-- WORK TO COMPLETE --
Copy every line of the listing that holds the string "parts".

── ITEMS

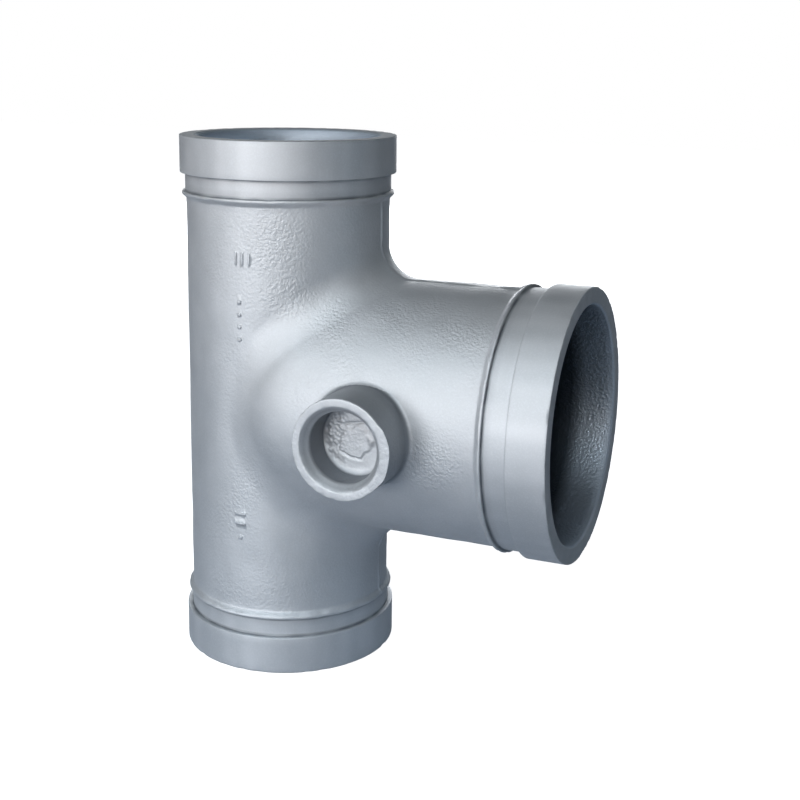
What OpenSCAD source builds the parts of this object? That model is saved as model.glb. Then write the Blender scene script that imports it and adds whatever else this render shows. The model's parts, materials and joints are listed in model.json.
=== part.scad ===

────
── ITEMS

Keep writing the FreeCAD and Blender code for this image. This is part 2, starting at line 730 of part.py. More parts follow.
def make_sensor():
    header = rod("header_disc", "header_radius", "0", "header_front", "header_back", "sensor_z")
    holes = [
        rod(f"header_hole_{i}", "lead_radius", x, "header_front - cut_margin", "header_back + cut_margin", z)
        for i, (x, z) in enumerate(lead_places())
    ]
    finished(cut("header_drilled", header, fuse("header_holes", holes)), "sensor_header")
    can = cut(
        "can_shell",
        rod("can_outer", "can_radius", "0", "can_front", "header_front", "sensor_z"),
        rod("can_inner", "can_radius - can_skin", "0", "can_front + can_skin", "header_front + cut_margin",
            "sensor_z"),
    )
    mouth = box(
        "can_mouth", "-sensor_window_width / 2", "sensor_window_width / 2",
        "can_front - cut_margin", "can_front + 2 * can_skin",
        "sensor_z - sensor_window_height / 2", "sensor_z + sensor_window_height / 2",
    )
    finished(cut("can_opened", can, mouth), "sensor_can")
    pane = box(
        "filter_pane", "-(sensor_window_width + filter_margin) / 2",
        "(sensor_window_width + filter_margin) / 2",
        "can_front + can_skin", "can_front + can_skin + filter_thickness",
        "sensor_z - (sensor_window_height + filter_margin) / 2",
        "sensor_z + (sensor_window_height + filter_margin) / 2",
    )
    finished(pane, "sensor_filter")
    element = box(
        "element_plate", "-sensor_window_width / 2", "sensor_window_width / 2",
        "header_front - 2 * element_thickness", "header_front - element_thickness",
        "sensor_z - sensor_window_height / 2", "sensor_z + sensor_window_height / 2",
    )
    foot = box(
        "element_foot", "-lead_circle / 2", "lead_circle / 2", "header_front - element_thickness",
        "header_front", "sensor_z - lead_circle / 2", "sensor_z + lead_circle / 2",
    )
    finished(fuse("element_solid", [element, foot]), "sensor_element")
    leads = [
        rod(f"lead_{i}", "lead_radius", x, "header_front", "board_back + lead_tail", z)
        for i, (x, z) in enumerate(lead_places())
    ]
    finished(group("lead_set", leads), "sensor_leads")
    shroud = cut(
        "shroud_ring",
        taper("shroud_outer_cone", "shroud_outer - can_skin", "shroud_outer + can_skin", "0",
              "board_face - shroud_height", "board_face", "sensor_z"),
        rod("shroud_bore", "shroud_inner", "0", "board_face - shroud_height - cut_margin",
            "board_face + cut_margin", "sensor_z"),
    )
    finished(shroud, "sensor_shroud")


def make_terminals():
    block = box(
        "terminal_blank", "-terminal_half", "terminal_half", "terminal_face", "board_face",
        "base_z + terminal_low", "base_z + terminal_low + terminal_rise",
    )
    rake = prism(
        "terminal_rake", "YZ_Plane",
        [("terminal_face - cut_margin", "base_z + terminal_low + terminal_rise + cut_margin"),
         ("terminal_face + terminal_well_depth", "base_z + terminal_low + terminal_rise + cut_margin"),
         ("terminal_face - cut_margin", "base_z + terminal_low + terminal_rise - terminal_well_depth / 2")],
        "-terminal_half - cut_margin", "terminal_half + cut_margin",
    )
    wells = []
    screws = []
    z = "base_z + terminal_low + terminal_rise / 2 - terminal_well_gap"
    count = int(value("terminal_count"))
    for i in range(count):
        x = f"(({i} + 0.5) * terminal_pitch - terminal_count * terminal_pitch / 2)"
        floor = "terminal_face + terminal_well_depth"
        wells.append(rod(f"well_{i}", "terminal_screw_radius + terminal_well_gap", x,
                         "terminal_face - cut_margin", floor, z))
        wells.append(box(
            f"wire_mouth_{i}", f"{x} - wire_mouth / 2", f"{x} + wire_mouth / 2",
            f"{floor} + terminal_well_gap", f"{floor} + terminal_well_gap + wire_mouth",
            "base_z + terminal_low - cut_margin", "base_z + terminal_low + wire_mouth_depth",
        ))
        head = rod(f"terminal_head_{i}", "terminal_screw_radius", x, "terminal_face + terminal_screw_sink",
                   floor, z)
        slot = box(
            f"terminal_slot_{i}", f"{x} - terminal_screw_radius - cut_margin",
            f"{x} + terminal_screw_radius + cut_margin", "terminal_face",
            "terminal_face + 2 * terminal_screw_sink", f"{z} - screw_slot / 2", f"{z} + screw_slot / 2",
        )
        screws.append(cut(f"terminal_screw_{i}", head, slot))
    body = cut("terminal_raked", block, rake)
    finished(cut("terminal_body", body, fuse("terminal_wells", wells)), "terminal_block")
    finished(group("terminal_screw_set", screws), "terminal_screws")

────

-- COMPLETED TASK --
What OpenSCAD source builds the parts of this object? That model is saved as model.glb. Then write the Blender scene script that imports it and adds whatever else this render shows. The model's parts, materials and joints are listed in model.json.
Keep writing the FreeCAD and Blender code for this image. This is part 2, starting at line 730 of part.py. More parts follow.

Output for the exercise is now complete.